In a photo-filled essay The Atlantic's Alan Taylor offers grim glimpses of human, animal, and earth in distress and at existential risk, while Los Angeles Times writer Alex Wigglesworth delimbs evidence from all theoretical and practical sides of the the issue, letting audiences come to their own conclusion as to what they'll expect, and how they'll respond or react.
Although the scope of last year’s storms was unusual, lightning itself is not uncommon during California summers. Lightning can result from the North American monsoon, which develops in late June as moist air from Mexico moves toward Arizona and New Mexico in July, or from tropical storms that travel up the coast in late summer to early fall, Hockenberry said.
“So we are expecting lightning events,” he said. “But what we can’t predict is exactly where they’re going to be and how widespread.”

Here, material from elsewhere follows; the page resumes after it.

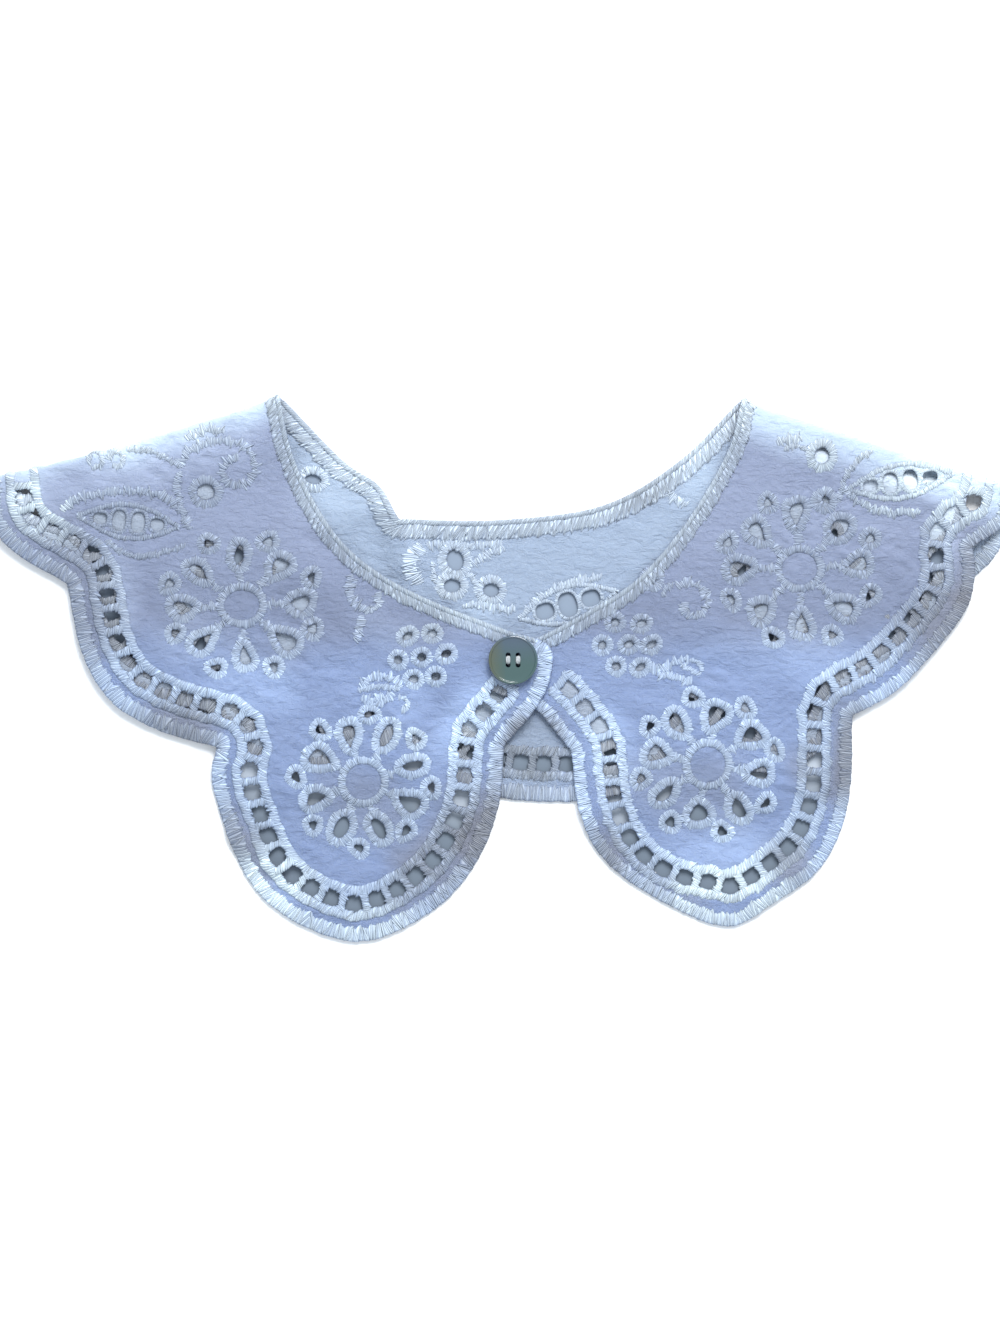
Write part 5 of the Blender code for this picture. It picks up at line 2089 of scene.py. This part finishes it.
@dataclass
class Studio:
    """Pale floor, soft daylight and a camera straight above the collar."""

    collar: Collar
    frame_width: float = 0.300
    image_width: int = 1000
    image_height: int = 1334
    centre: Point = (0.0, 0.0006)
    lens: float = 60.0
    sensor: float = 24.0
    floor_low: float = -0.00008
    floor_half: float = 2.5
    mat_cell: float = 1.6
    mat_neck_inset: float = 3.0
    mat_edge_inset: float = 5.2
    mat_fold_inset: float = 14.0
    mat_step: float = 0.00001
    window_at: tuple[float, float, float] = (0.15, 0.56, 0.68)
    window_size: float = 0.42
    window_power: float = 10.2
    sky: Colour = (0.86, 0.93, 1.0)
    sky_strength: float = 0.95

    def staged(self, mesh: Mesh, paper: Material) -> None:
        """Put a mesh of paper in the scene as stage."""
        mesh.materials.append(paper)
        link(mesh.name, mesh)

    def floor(self) -> None:
        """Wide pale floor under the collar."""
        mesh = bpy.data.meshes.new("floor")
        corners = ((-1, -1), (1, -1), (1, 1), (-1, 1))
        mesh.from_pydata([(x * self.floor_half, y * self.floor_half, self.floor_low) for x, y in corners],
                         [], [(0, 1, 2, 3)])
        self.staged(mesh, FLOOR_PAPER.make())

    def mats(self) -> None:
        """A grey sheet under each panel, well inside its edges, so that its holes read: partly the grey
        table, partly painted shade.

        It is painted paler towards the neck, and where a front stands off it beside the back, as painted
        light.
        """
        paper = TABLE_AND_SHADE_MAT.make()
        for level, panel in enumerate(self.collar.panels.values()):
            line = np.vstack([inset(panel.neck_runs, self.mat_neck_inset, panel.plan.inward),
                              inset(panel.scallop_runs, self.mat_edge_inset, panel.plan.inward)])
            line = line[np.all([fold.depth(line) > self.mat_fold_inset for fold in panel.folds], axis=0)]
            x, y = grid_points(line.min(axis=0), line.max(axis=0), self.mat_cell)
            points = as_points(x, y)
            kept, _, _ = grid_faces(*x.shape, False, False)
            used, quads = np.unique(kept[is_inside(points, line)[kept].all(axis=1)], return_inverse=True)
            points = points[used]
            raised = np.zeros(len(points))
            for under in panel.under:
                beside = under(points)
                raised = np.maximum(raised, ease(beside, *STEP) * (beside < 3.0))
            height = np.full(len(points), self.floor_low + self.mat_step * (level + 1))
            mesh = bpy.data.meshes.new(f"mat_{level}")
            mesh.from_pydata(np.column_stack([points * MM, height]).tolist(), [],
                             quads.reshape(-1, 4).tolist())
            # Painted light where a front stands off beside the back.
            put_values(mesh, "raised", raised)
            self.staged(mesh, paper)

    def lights(self) -> None:
        """Cool daylight all round, with a broad window beyond the neck side."""
        world = bpy.data.worlds.new("daylight")
        world.use_nodes = True
        background = world.node_tree.nodes["Background"]
        Nodes(world.node_tree).put(background, {"Color": self.sky, "Strength": self.sky_strength})
        bpy.context.scene.world = world
        data = bpy.data.lights.new("window", "AREA")
        data.size = self.window_size
        data.energy = self.window_power
        lamp = link("window", data)
        lamp.location = self.window_at
        lamp.rotation_euler = (-Vector(self.window_at)).to_track_quat("-Z", "Y").to_euler()

    def camera(self) -> None:
        """Camera straight above, its frame as wide as it should be at the cloth."""
        data = bpy.data.cameras.new("camera")
        data.sensor_fit = "VERTICAL"
        data.sensor_height = self.sensor
        data.lens = self.lens
        height = self.frame_width * self.image_height / self.image_width
        camera = link("camera", data)
        camera.location = (*self.centre, height * self.lens / self.sensor + 2.0 * MM)
        bpy.context.scene.camera = camera
        bpy.context.scene.view_settings.view_transform = "Standard"

    def build(self) -> None:
        """Set everything up."""
        self.floor()
        self.mats()
        self.lights()
        self.camera()


def main() -> None:
    """Build the collar and its setting."""
    logging.basicConfig(level=logging.INFO, format="%(message)s")
    mottle_group()
    strands_group()
    doubling_and_painted_light_group()
    collar = Collar()
    collar.build()
    Studio(collar).build()


if __name__ == "__main__":
    main()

What builders and developers and investors do will likely follow the arc of policy, legality, and household preference, all of which operate with manifest indifference to the shift in wildfire's fault lines.
An unfortunate, unproductive, and unhelpful binary dispute, i.e. "if you oppose sprawling development, you oppose housing for people who need it" – sits in the way of better, more intelligent, and potentially more valued solutions.
A starting place for a fruitful, evidence-based solutions approach to balancing the crisis need for more housing for more people with the dangers of building into the teeth of potentially catastrophic loss from wildfires and water shortages might be here. Simply take a look at the number of structures lost to wildfires, and resolve to zero that number out in as short a time as possible.